Task to carry out | Will you quote precisely the lines that run from the top of the material below to the line containing "of its footprint.", both ends included?

Dataset section |

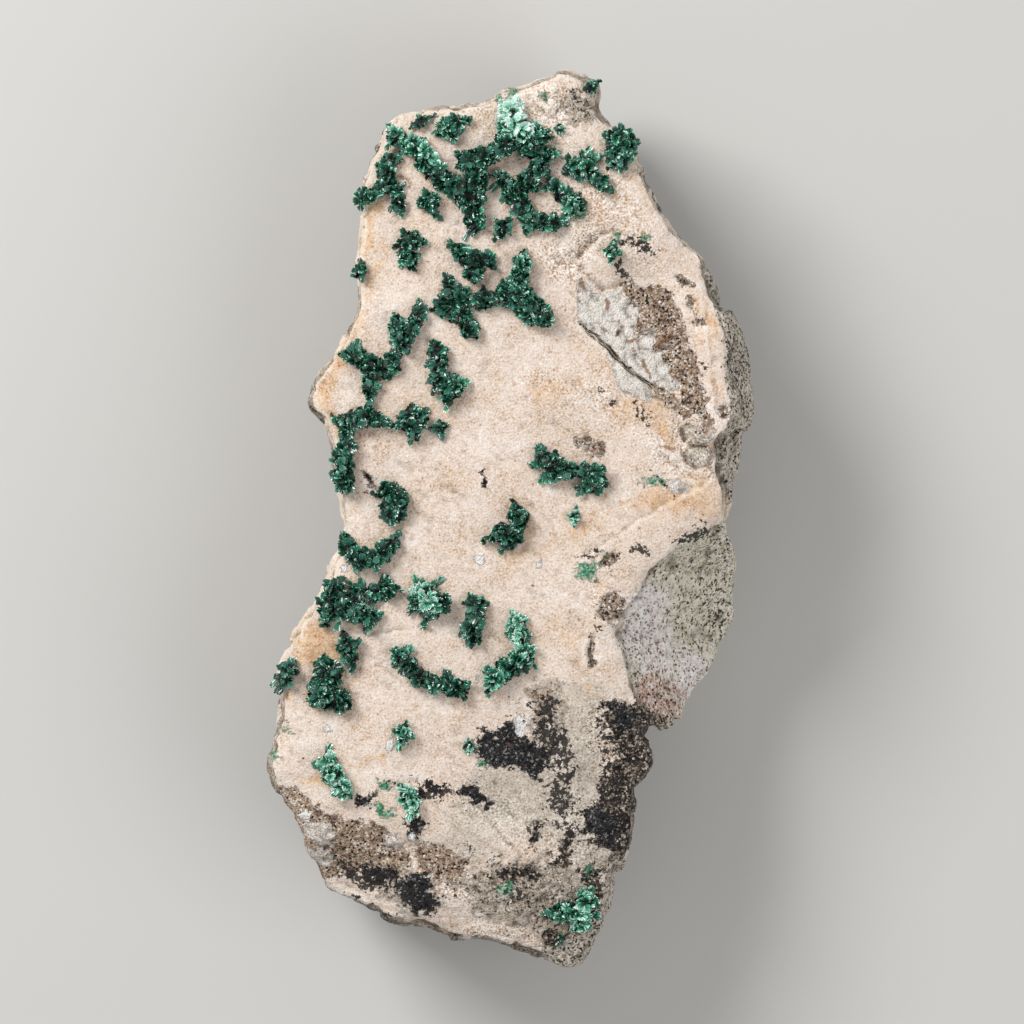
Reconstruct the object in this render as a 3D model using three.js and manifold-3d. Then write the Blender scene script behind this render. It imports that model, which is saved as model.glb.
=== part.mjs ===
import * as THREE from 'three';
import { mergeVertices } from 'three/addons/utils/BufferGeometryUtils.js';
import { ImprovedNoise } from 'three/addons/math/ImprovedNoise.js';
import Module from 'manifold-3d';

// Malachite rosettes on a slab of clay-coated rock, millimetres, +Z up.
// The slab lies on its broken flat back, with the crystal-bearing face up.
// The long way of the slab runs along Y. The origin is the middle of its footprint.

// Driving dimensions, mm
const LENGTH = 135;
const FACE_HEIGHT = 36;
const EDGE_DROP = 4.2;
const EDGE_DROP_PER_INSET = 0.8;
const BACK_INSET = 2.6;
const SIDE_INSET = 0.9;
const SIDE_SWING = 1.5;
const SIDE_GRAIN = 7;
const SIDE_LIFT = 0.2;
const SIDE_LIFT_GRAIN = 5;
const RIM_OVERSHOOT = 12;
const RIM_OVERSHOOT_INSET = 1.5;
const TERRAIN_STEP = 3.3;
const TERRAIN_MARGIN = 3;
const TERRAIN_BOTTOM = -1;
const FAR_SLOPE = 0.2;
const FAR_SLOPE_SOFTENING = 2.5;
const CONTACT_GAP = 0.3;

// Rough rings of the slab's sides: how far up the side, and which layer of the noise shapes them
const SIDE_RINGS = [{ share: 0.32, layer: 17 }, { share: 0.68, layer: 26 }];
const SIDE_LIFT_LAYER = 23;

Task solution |
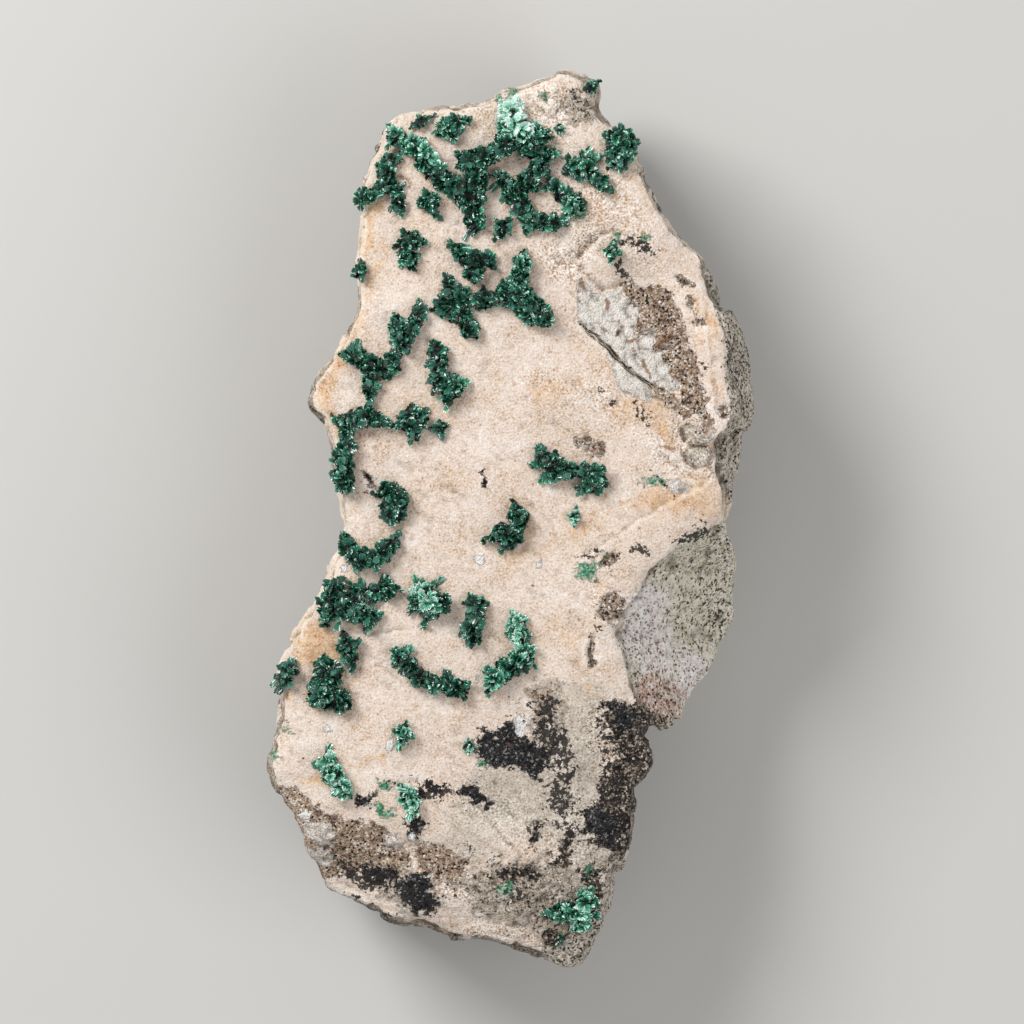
Reconstruct the object in this render as a 3D model using three.js and manifold-3d. Then write the Blender scene script behind this render. It imports that model, which is saved as model.glb.
=== part.mjs ===
import * as THREE from 'three';
import { mergeVertices } from 'three/addons/utils/BufferGeometryUtils.js';
import { ImprovedNoise } from 'three/addons/math/ImprovedNoise.js';
import Module from 'manifold-3d';

// Malachite rosettes on a slab of clay-coated rock, millimetres, +Z up.
// The slab lies on its broken flat back, with the crystal-bearing face up.
// The long way of the slab runs along Y. The origin is the middle of its footprint.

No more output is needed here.